Break up the integral as 
$$\int_0^{1/2}\sqrt{1+x^3}\,dx  + \int_{1/2}^{1}\sqrt{1+x^3}\,dx.$$
Look at the first integral.  On the interval $[0,1/2]$, we have $x^3 \le 1/8$, so $1+x^3\le 9/8$, and therefore $\sqrt{1+x^3}\le 3/(2\sqrt{2})$.   Multiply by $1/2$, the length of the interval. We conclude that the first integral is $\le 3/(4\sqrt{2})$.

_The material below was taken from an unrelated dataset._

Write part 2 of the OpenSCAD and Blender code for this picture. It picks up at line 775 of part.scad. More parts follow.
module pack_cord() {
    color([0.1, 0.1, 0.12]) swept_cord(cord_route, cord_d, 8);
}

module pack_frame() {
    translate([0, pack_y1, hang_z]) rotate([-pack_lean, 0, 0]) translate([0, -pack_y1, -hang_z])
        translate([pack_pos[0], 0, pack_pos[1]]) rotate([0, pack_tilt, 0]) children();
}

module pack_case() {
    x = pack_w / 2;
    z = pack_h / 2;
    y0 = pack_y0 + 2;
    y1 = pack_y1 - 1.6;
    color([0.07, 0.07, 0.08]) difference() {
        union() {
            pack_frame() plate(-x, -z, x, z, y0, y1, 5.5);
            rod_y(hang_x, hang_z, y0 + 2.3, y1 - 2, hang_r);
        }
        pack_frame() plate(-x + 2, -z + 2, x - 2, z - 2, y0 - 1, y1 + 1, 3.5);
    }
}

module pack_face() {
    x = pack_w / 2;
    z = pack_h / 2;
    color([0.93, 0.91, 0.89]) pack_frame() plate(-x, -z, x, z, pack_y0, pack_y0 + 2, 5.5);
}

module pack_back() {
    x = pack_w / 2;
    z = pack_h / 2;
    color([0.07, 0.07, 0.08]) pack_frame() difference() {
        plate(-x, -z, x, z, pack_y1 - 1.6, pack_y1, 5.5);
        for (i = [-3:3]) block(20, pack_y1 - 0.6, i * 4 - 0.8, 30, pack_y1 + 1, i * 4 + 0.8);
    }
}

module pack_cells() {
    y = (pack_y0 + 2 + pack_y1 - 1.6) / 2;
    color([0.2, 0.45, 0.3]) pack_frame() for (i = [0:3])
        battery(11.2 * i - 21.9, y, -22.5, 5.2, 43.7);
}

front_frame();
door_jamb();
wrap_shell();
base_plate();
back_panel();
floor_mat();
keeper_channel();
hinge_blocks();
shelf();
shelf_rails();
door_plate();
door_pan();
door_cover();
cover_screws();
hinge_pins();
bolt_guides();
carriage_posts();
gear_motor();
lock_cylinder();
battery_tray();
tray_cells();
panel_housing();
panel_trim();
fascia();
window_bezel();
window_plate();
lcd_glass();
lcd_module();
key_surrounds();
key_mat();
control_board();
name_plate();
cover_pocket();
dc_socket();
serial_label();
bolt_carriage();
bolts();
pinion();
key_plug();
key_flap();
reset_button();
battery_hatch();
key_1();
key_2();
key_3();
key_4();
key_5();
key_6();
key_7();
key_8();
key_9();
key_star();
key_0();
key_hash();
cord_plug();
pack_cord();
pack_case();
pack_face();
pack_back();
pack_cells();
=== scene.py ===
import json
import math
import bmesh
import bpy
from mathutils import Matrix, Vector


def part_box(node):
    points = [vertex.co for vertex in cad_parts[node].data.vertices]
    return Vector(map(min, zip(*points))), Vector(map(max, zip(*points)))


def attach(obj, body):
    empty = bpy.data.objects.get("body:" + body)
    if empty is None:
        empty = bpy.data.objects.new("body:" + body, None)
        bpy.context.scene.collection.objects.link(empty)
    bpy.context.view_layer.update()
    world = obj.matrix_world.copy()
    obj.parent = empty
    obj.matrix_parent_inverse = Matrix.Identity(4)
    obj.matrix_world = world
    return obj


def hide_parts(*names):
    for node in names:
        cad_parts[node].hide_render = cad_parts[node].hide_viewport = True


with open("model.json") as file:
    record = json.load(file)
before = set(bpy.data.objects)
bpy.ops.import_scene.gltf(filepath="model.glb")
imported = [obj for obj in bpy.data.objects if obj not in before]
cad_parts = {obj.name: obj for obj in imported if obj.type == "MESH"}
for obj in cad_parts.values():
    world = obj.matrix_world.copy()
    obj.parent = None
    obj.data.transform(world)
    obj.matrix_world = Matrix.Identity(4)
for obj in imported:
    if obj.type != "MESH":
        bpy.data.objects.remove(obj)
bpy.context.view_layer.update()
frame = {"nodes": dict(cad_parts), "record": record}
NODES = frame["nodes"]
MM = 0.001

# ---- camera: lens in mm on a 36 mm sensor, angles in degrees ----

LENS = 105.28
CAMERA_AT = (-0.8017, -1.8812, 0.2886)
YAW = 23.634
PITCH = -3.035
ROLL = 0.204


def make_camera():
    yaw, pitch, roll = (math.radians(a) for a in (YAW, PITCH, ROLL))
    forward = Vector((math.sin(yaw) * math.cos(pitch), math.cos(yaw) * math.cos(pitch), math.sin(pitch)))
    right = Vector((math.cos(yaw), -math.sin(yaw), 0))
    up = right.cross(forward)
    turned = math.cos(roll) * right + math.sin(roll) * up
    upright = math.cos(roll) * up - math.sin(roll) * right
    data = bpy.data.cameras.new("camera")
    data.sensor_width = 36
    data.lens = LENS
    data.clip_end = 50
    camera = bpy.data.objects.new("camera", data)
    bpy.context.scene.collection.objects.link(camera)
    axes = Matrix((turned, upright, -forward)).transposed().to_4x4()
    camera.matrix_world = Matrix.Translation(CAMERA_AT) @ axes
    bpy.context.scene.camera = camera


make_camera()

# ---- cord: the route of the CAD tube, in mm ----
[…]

Look at the second integral. On the interval $[1/2,1]$, we have $x^3\le 1$, so our function is $\le \sqrt{2}$. Thus the second integral is $\le \sqrt{2}/2$.
Add up. We get
$$\int_0^1\sqrt{1+x^3}\,dx \le \frac{3}{4\sqrt{2}}+\frac{\sqrt{2}}{2}.$$
The calculator shows that the expression on the right is approximately $1.2374369$, and in particular is less than $5/4$.  We could get a better upper bound by choosing the "breakpoint" a bit larger than $1/2$, roughly $0.61$. The reason that the breaking up idea worked is that although our function is close to $\sqrt{2}$ near $x=1$, it is quite a bit smaller than $\sqrt{2}$ on the interval $[0,1/2]$.